Tabungan Perumahan Rakyat (Tapera). Tapi tidak sedikit yang memberikan julukan “Tabungan Perampokan Rakyat”. Kenapa hal tersebut bisa terjadi, sedemikian ramai di media sosial tentang isu ini.
Badan Pengelola Tapera ini semacam, atau mirip-mirip dengan badan lain juga, seperti BPJS, BPKH dll. Dimana alur kerja nya kurang lebih seperti ini.
Badan Pengelola (BP) mengumpulkan uang dari rakyat, kemudian uang itu di investasikan, hasil dari invesatasi tersebut dikembalikan kepada peserta iuran dalam bentuk kemudahan pengajua kepemilikan rumah. Kurang lebih gampangnya seperti itu.
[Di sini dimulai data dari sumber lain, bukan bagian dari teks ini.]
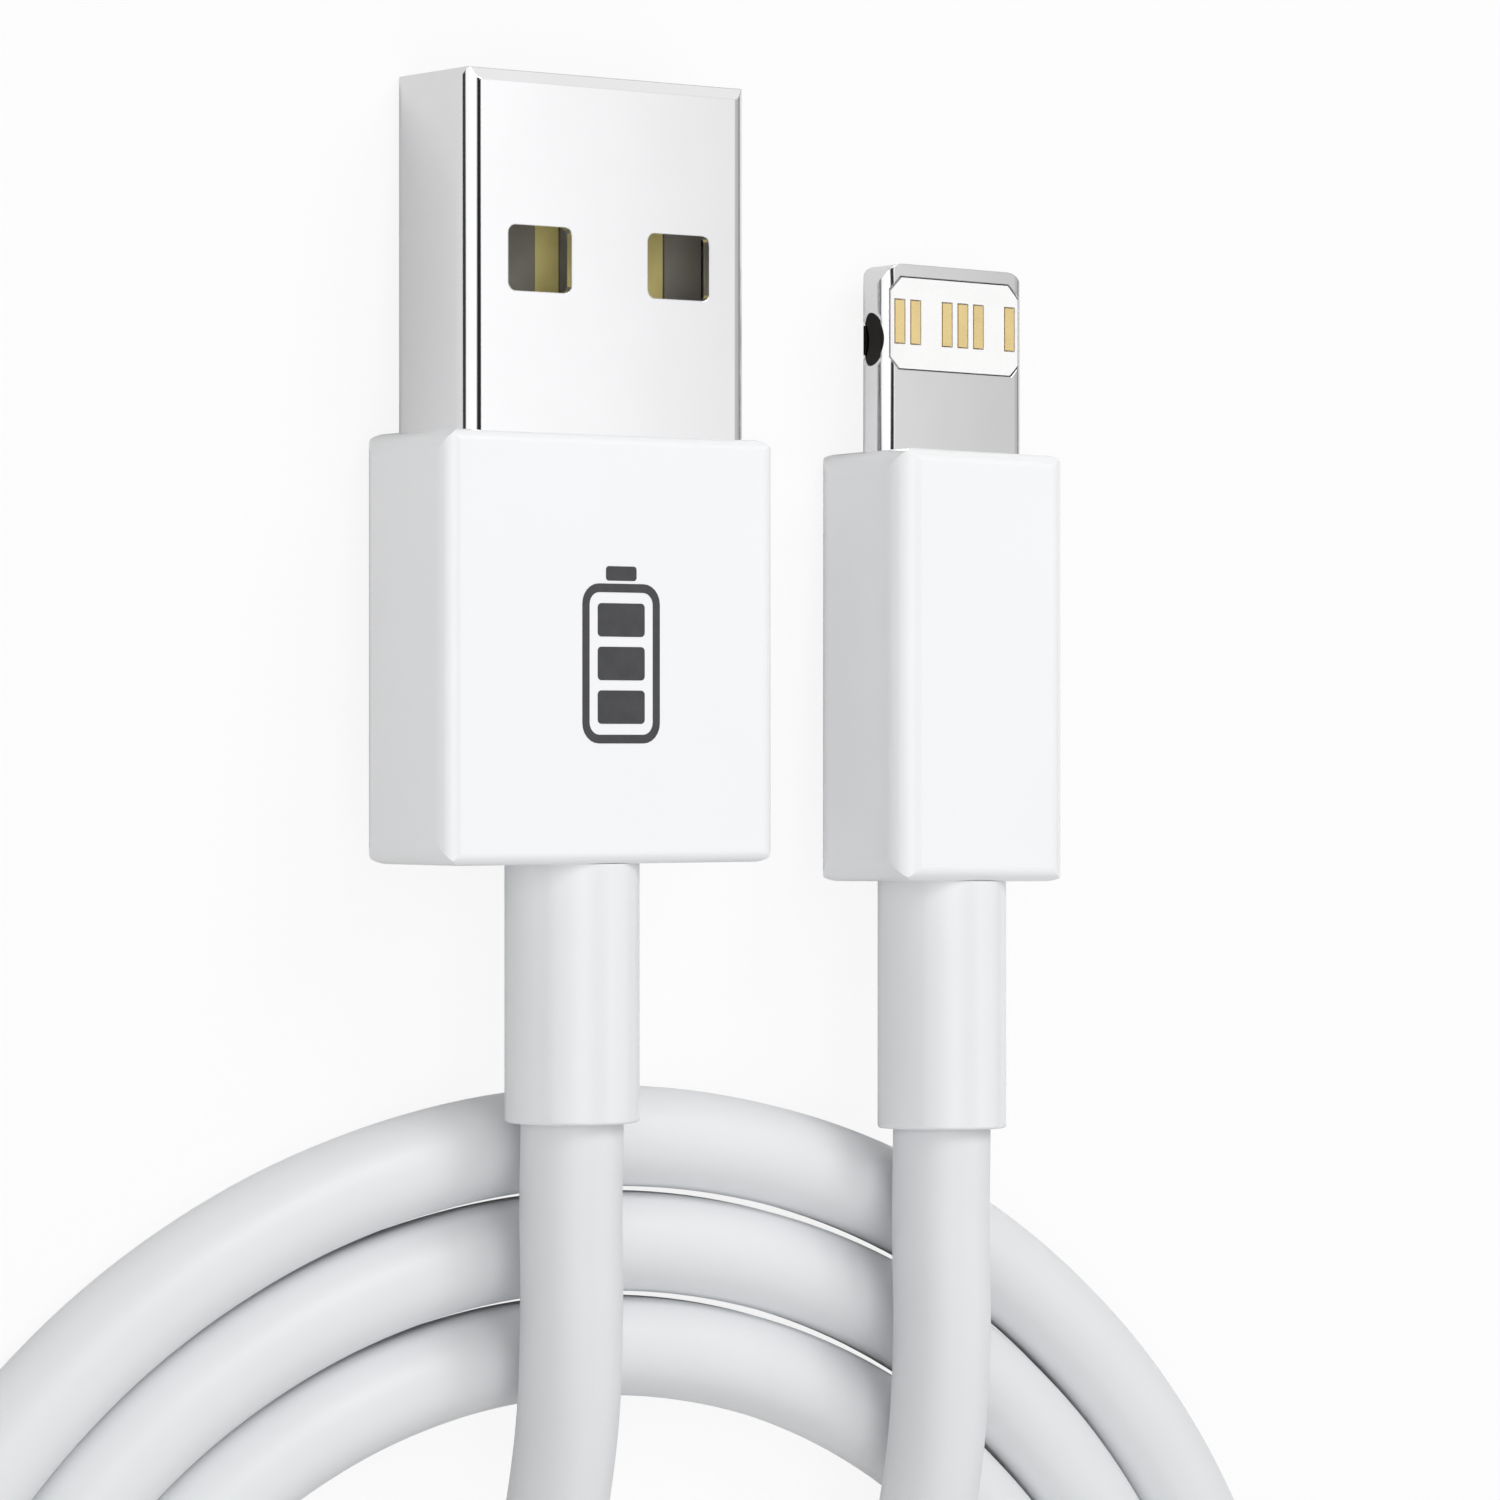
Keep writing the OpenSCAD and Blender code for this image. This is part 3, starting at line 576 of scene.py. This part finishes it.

Tapi tentu tidak segampang itu untuk punya rumah, ada alur berliku apalagi kasus-kasus dimasa lalu yang membuat masyarakat hilang percaya terhadap lembaga-lembaga pengumpul uang semacam ini.
Ramai media sosial memberitakan rencana pemerintah memotong gaji karyawan sebesar 3 persen. Rencana pemerintah tersebut katanya untuk program perumahan rakyat. Tabungan Perumahan Rakyat.
Perhitungan 3 persen itu, menjadi tanda tanya. Bagaimana cara kerja kebijakan tersebut, bagaimana dampak dari program tersebut, masuk akal kah, atau hanya akal-akalan semata untuk mengeruk uang rakyat.
Jika secara hitung-hitungan angka 3 persen itu, akan terkumpul sebesar kurang lebih 197 triliun dalam setahun. angka tersebut berasal dari, menurut data BPS angka tenaga kerja per 2024 sebanyak 150 juta pekerja.
Misalkan UMR terendah adalah Rp. 2.038.005, 3 persen dari UMR tersebut adalah Rp.109.437.Itu jika dengan perhitungan uang gaji yang di dapat adalah ukuran UMR terendah. 3% x jumlah pekerja, hasilnya kurang lebih 197 triliunan. Itu uang pekerja semua.
Program ini menurut kacamata Presiden Jokowi, akan dirsakan manfaatkanya setelah berjalan. Tapi warga masyarakat juga bertanya, begitu banyak kasus korupsi yang terjadi di lembaga-lembaga pengumpul uang seperti itu. Misal, kasus jiwasraya, Asabri dan kasus-kasus lainnya yang merugikan peserta iuran.